Given these limitations, we decided to develop a custom software solution to process, store, analyze, display and format tabular data sets from research studies. The software and storage specification were developed using Matlab® (The Mathworks Inc., http://www.mathworks.com), an open-source, multi-platform programming language for numerical analysis and data visualization. Matlab is a dominant programming language in oceanographic research and is used by many GCE investigators, so we felt this tool provided the best potential for long-term code support and collateral usage. In addition, the availability of add-on function libraries ("Toolboxes") for accessing Matlab programs from web forms, connecting to databases, and displaying geocoded data on map projections will allow us to meet all our analysis and display needs with a common set of tools.

The initial results of this effort are now complete and in use at our site, as described in our information system guide (see references). The primary components are:

  1. A standard for storing fully-documented tabular data sets as Matlab data structures
  2. A set of functions constituting the 'GCE Data Toolbox'. Data structures are multi-dimensional arrays organized into named fields, each of which can store data of any size and complexity (unlike conventional database fields). This capability was exploited to encapsulate variable amounts of structured metadata inside a single structure field, allowing the metadata to be tightly coupled to the data set. Other fields contain column descriptor information, such as the names, descriptions, units, precisions, data storage types, logical variable types (i.e. domains), and numerical characteristics of each data column. The data set itself is stored as an array with each column containing either floating-point, integer or string (mixed alphanumeric) values. A matching string matrix for storing QA/QC flags is also supported, allowing flexible handling of flag information separately from the data values.

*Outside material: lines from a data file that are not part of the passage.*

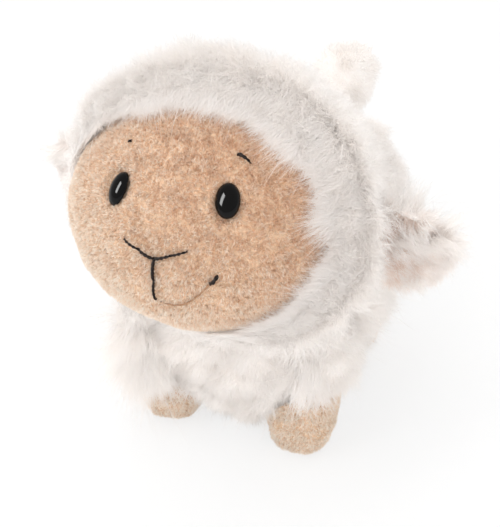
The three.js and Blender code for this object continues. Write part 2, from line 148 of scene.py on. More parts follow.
class SheepFace(bpy.types.PropertyGroup):
    head_width: length_of("Head width", 104, "Width of the short-pile head")
    head_depth: length_of("Head depth", 95, "Depth of the short-pile head")
    head_height: length_of("Head height", 85, "Height of the short-pile head")
    head_rise: length_of("Head rise", 124, "Height of the head's centre over the ground")
    seam_forward: length_of("Seam forward", 9, "How far the face's seam lies in front of the head's centre")
    seam_tilt: number_of("Seam tilt", 19.5, "How far the face's seam leans back, in degrees")
    eye_width: length_of("Eye width", 8.6, "Width of an eye")
    eye_height: length_of("Eye height", 12.4, "Height of an eye")
    eye_dome: length_of("Eye dome", 3.4, "How far an eye stands out of its seat")
    eye_sink: length_of("Eye sink", 1.3, "How far an eye's rim sinks into the pile")
    eye_across: share_of("Eye across", 0.389, "Place of an eye across the head's half width")
    eye_rise: share_of("Eye rise", 0.612, "Place of an eye up the head's half height")
    eye_slant: share_of("Eye slant", 0.03, "How much higher the left eye is set and lower the right one")
    eye_shift: share_of("Eye shift", 0.011, "How far both eyes are set to the left")
    eye_turn: number_of("Eye turn", 25, "How far the right eye is turned outwards, in degrees")
    nose_rise: share_of("Nose rise", 0.188, "Height of the nose's junction")
    nose_half_width: share_of("Nose half width", 0.221, "Reach of a nose arm")
    nose_arm_lift: share_of("Nose arm lift", 0.106, "Rise of a nose arm")
    nose_drop: share_of("Nose drop", 0.412, "Length of the stitch down from the nose")
    smile_half_width: share_of("Smile half width", 0.414, "Reach of a smile corner")
    smile_corner: share_of("Smile corner", 0.094, "Height of a smile corner")
    smile_dip: share_of("Smile dip", 0.038, "Fullness of the smile")
    brow_inset: share_of("Brow inset", 0.337, "Place of a brow across")
    brow_shift: share_of("Brow shift", 0.02, "How far both brows are sewn to the left")
    brow_rise: share_of("Brow rise", 0.866, "Place of a brow up")
    brow_length: share_of("Brow length", 0.096, "Length of a brow")
    brow_fall: share_of("Brow fall", 0.052, "Fall of a brow towards its outer end")
    thread_width: length_of("Thread", 1.2, "Thickness of the nose's thread")
    fine_width: length_of("Fine thread", 0.9, "Thickness of the smile's thread")


# ---- meshes ----


def collection_link(obj):
    """Puts an object in the scene."""
    bpy.context.scene.collection.objects.link(obj)
    return obj


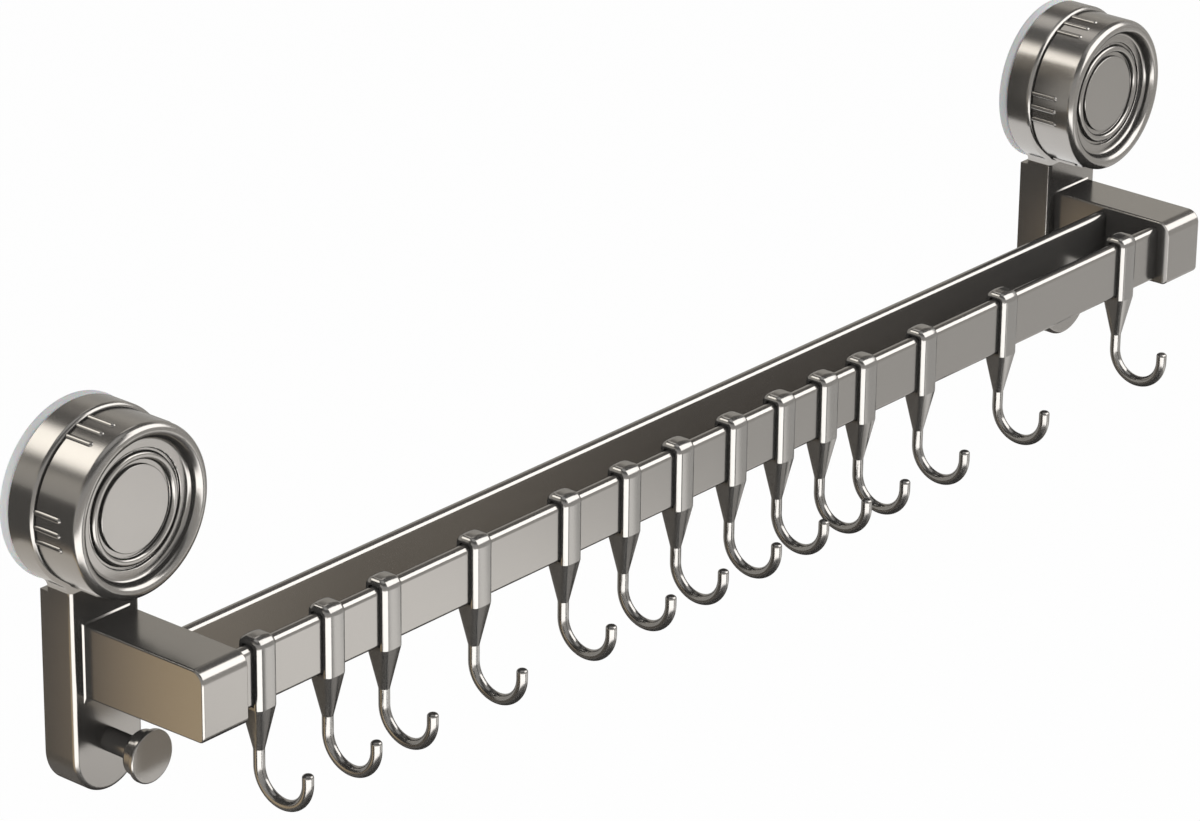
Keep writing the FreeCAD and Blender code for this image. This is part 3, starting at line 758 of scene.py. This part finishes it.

The functions in the GCE Data Toolbox provide a layer of abstraction for users, allowing data structures to be created, manipulated, analyzed, and exported using simple commands without knowing anything about their actual composition. The tools are also 'data aware', in that they use the metadata information stored in the structure to validate the data set and apply a semantic approach when performing statistical analyses. For example, the column statistics function will calculate a median but not a mean on an integer column, and will compute a vector average rather than an arithmetic average if a floating-point column has a numeric type of 'angular'. Another powerful feature of these tools is that they transparently store processing history information with each function iteration and update column descriptor metadata fields to reflect the actual composition of the data structure at the time the metadata is parsed to generate the data documentation. Providing automatic linkages between data and metadata to maintain the quality and validity of data sets has been a major design goal of the GCE Data Toolbox.

Various analytical f unctions have also been developed to provide basic database functionality for data structures. These functions support column selection, multi-column bi-directional sorting, natural language multi-column queries to select rows, and multi-column aggregation (with statistical analysis in each aggregate for specified columns) . This latter capability has already proven to be a valuable research tool, allowing us to sort and aggregate large plant monitoring data sets by various categorical variables, quickly producing summary statistics for various levels of detail in the study. Work is now underway to develop WWW and Matlab GUI interfaces to allow non-Matlab users to analyze data sets online as well as offline.

Developing custom software to manage data is certainly not appropriate for every situation, but it does offer unique opportunities to solve scientific problems not easily addressed using business-oriented tools. I will report back on our progress as we continue to develop this technology and put it to task at our site.

References

GCE LTER Information System Guide: http://gce-lter.marsci.uga.edu/lter/research/guide/gce-is.htm

Porter, J.H. 2000. Scientific Databases. In: W.K. Michener and J.W. Brunt (Editors), Ecological Data - Design, Management and Processing. Methods in Ecology. Blackwell Science Ltd., London, pp. 48-69.